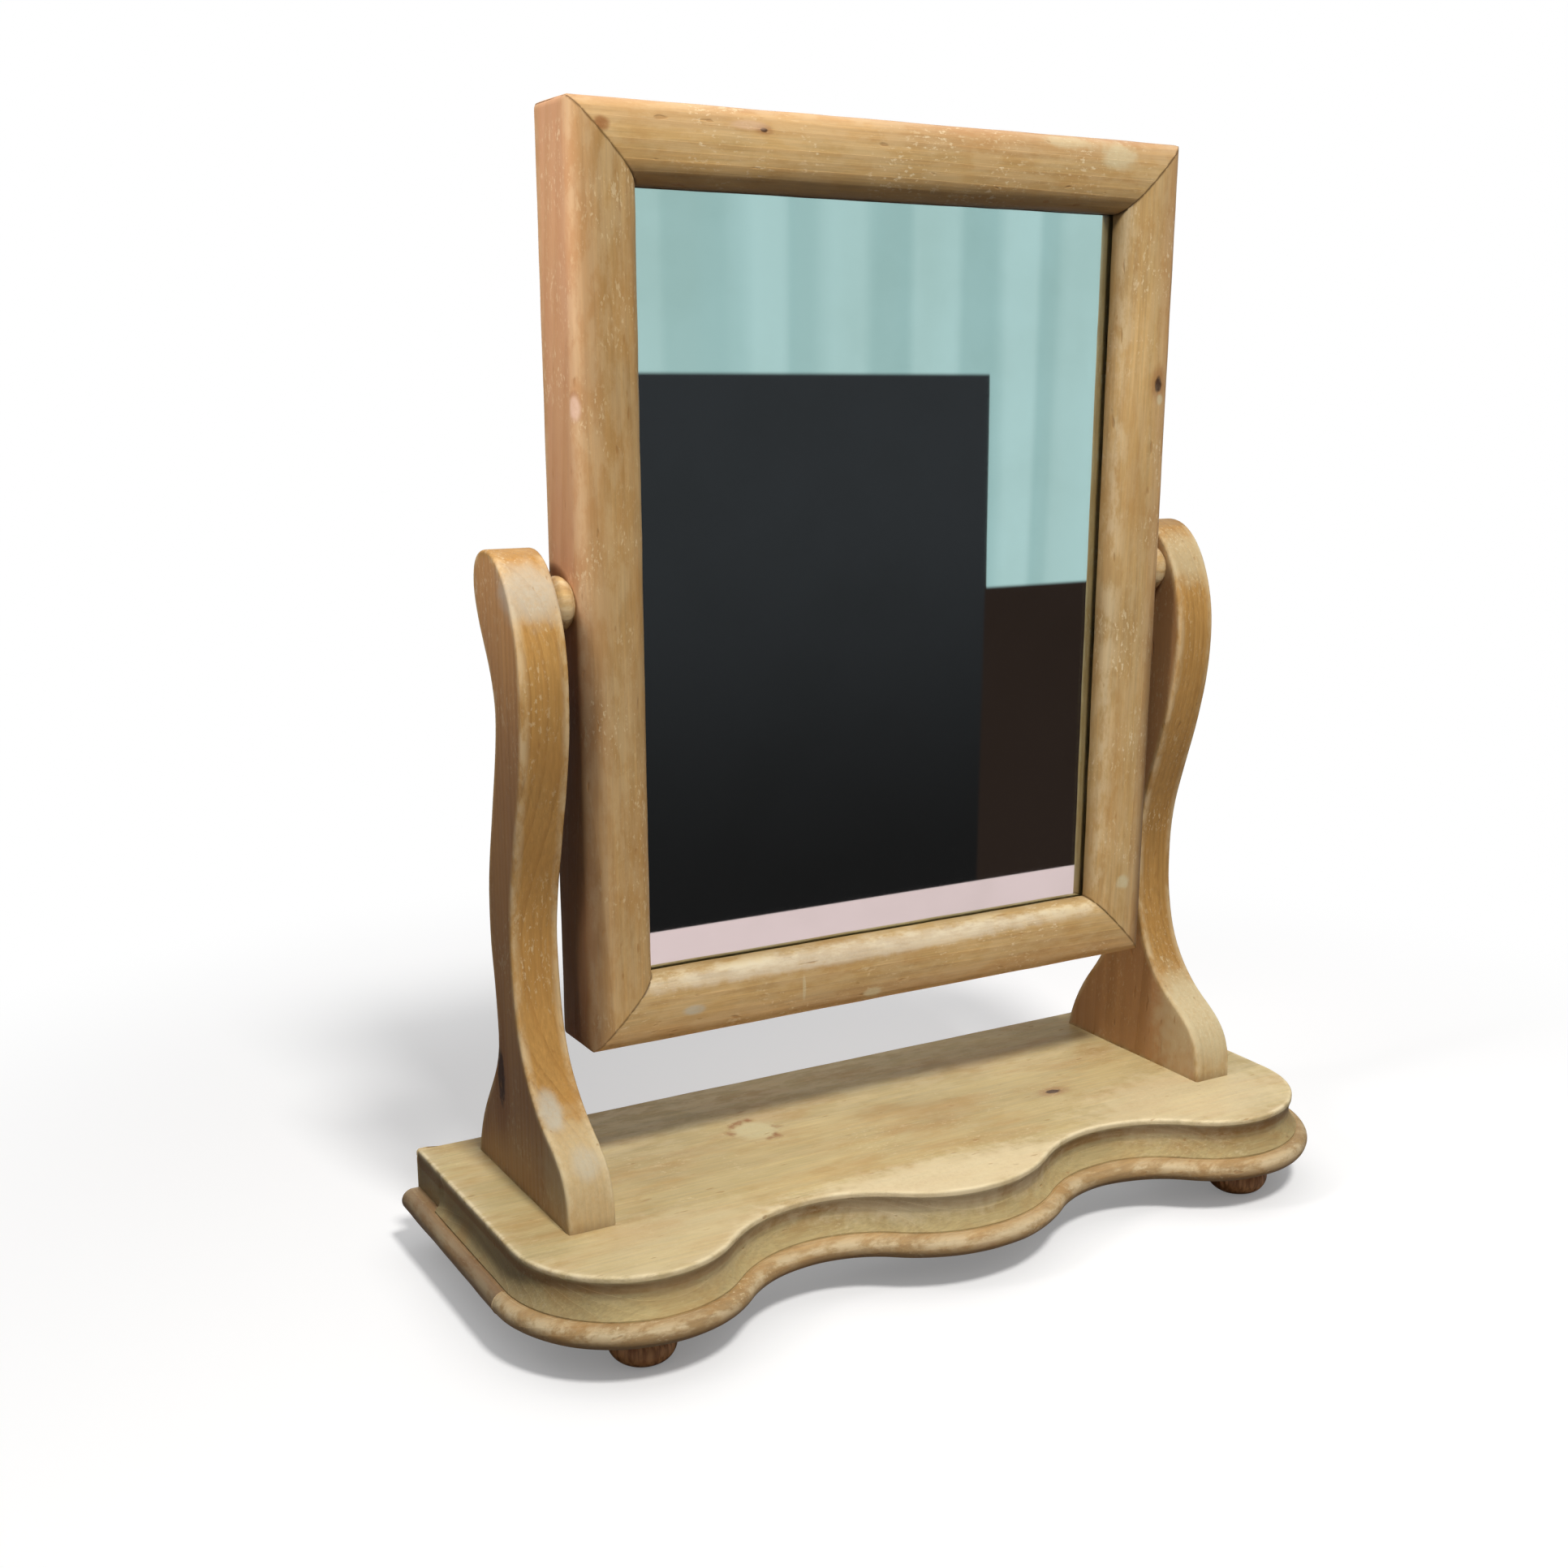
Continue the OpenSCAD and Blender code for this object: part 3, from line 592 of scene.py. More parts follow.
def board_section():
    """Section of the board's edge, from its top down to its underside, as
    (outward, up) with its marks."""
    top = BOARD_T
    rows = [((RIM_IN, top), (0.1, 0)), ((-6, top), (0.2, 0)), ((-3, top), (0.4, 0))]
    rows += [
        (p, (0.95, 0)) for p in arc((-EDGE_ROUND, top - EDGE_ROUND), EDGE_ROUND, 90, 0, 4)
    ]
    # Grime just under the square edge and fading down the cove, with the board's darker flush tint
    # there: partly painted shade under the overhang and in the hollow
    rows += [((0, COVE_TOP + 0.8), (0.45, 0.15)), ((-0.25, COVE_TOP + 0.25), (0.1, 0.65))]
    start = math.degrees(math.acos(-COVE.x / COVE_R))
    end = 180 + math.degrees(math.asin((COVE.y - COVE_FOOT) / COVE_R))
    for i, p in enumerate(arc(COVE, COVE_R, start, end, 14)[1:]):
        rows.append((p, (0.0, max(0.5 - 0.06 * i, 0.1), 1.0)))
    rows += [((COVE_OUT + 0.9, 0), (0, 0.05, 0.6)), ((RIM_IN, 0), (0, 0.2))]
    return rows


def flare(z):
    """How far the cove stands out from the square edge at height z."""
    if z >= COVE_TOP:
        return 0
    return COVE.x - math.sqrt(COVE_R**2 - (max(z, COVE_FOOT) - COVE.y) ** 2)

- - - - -

Restate the whole listing exactly, leaving out nothing.

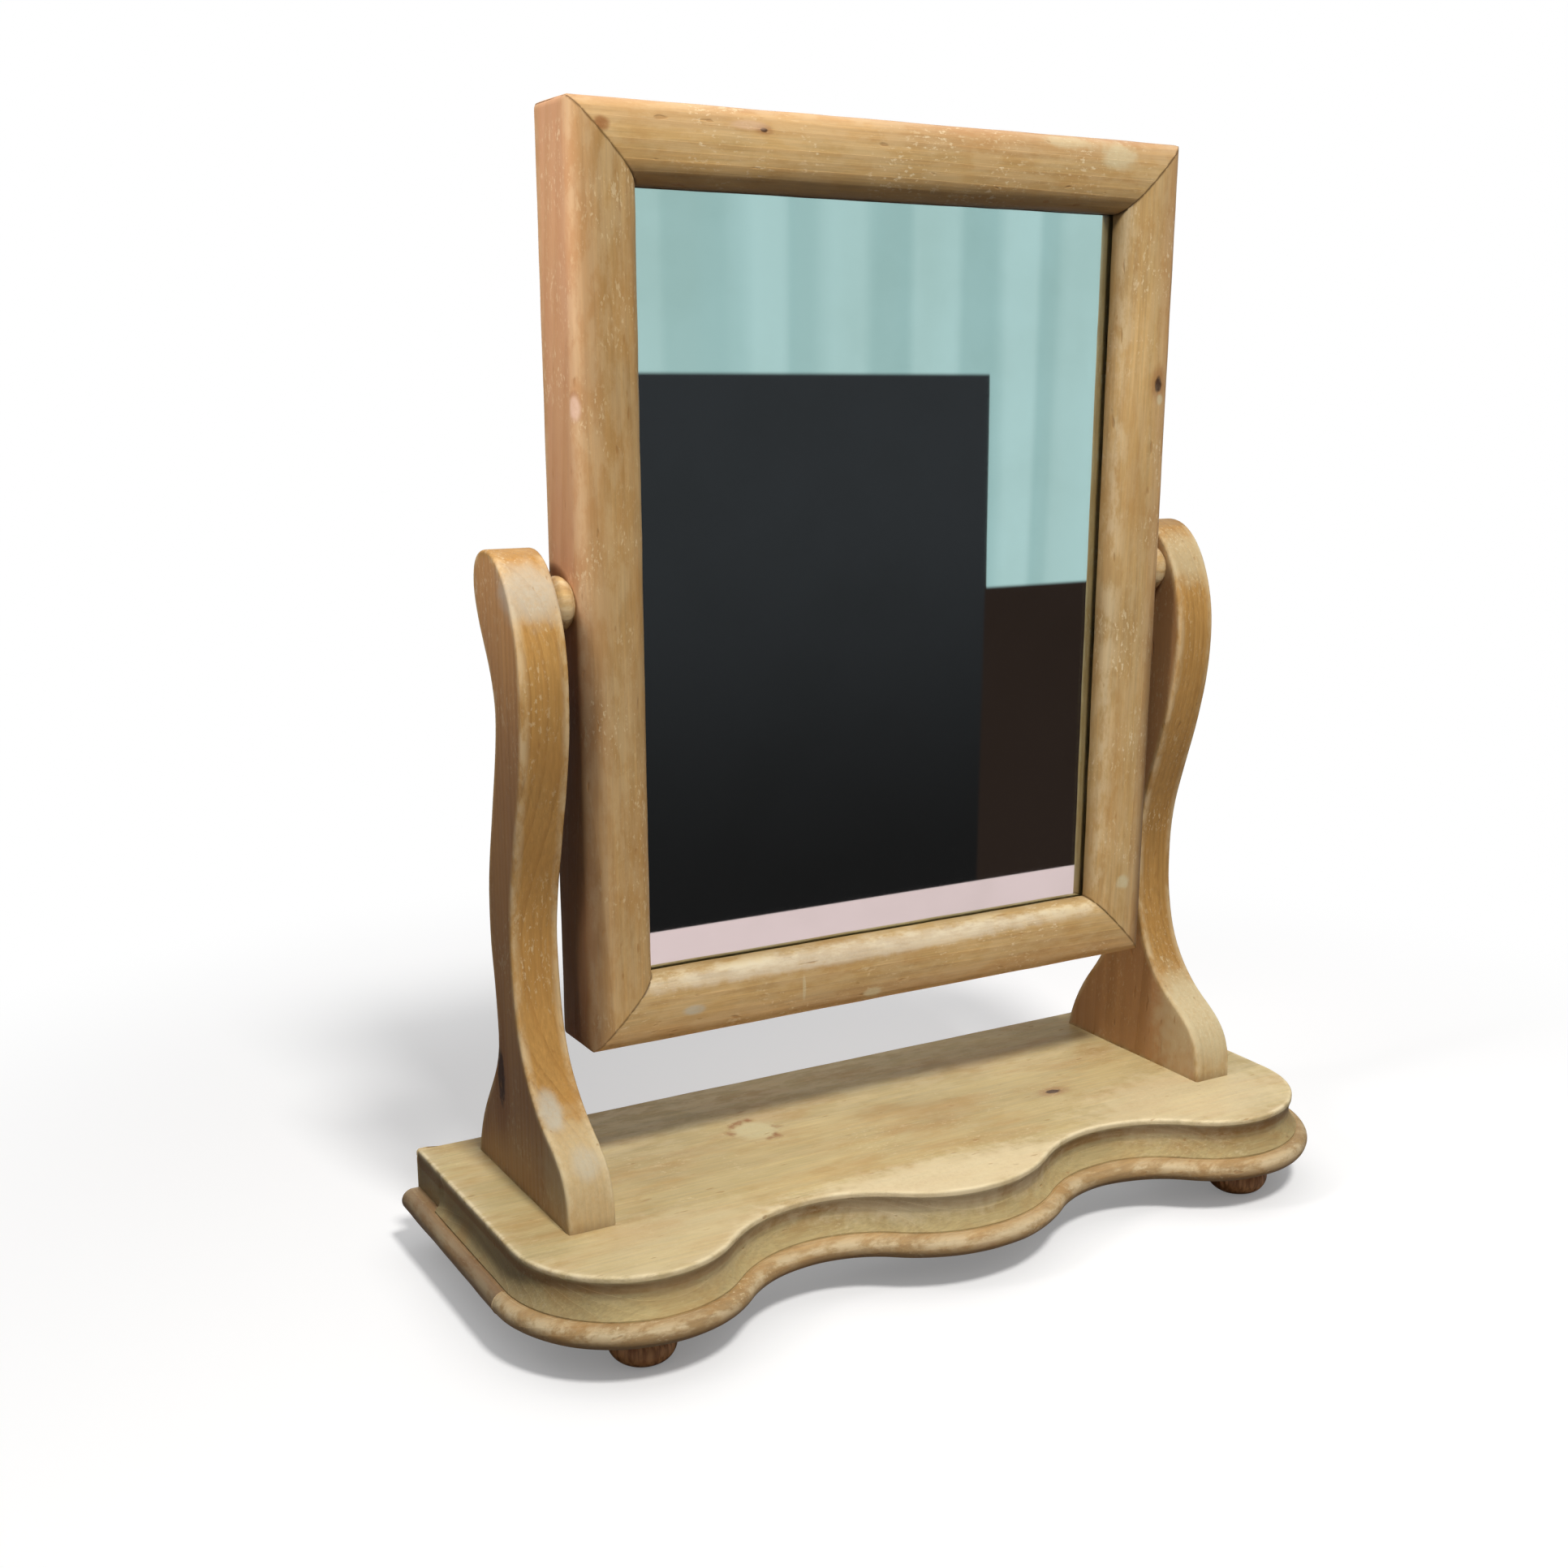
Continue the OpenSCAD and Blender code for this object: part 3, from line 592 of scene.py. More parts follow.
def board_section():
    """Section of the board's edge, from its top down to its underside, as
    (outward, up) with its marks."""
    top = BOARD_T
    rows = [((RIM_IN, top), (0.1, 0)), ((-6, top), (0.2, 0)), ((-3, top), (0.4, 0))]
    rows += [
        (p, (0.95, 0)) for p in arc((-EDGE_ROUND, top - EDGE_ROUND), EDGE_ROUND, 90, 0, 4)
    ]
    # Grime just under the square edge and fading down the cove, with the board's darker flush tint
    # there: partly painted shade under the overhang and in the hollow
    rows += [((0, COVE_TOP + 0.8), (0.45, 0.15)), ((-0.25, COVE_TOP + 0.25), (0.1, 0.65))]
    start = math.degrees(math.acos(-COVE.x / COVE_R))
    end = 180 + math.degrees(math.asin((COVE.y - COVE_FOOT) / COVE_R))
    for i, p in enumerate(arc(COVE, COVE_R, start, end, 14)[1:]):
        rows.append((p, (0.0, max(0.5 - 0.06 * i, 0.1), 1.0)))
    rows += [((COVE_OUT + 0.9, 0), (0, 0.05, 0.6)), ((RIM_IN, 0), (0, 0.2))]
    return rows


def flare(z):
    """How far the cove stands out from the square edge at height z."""
    if z >= COVE_TOP:
        return 0
    return COVE.x - math.sqrt(COVE_R**2 - (max(z, COVE_FOOT) - COVE.y) ** 2)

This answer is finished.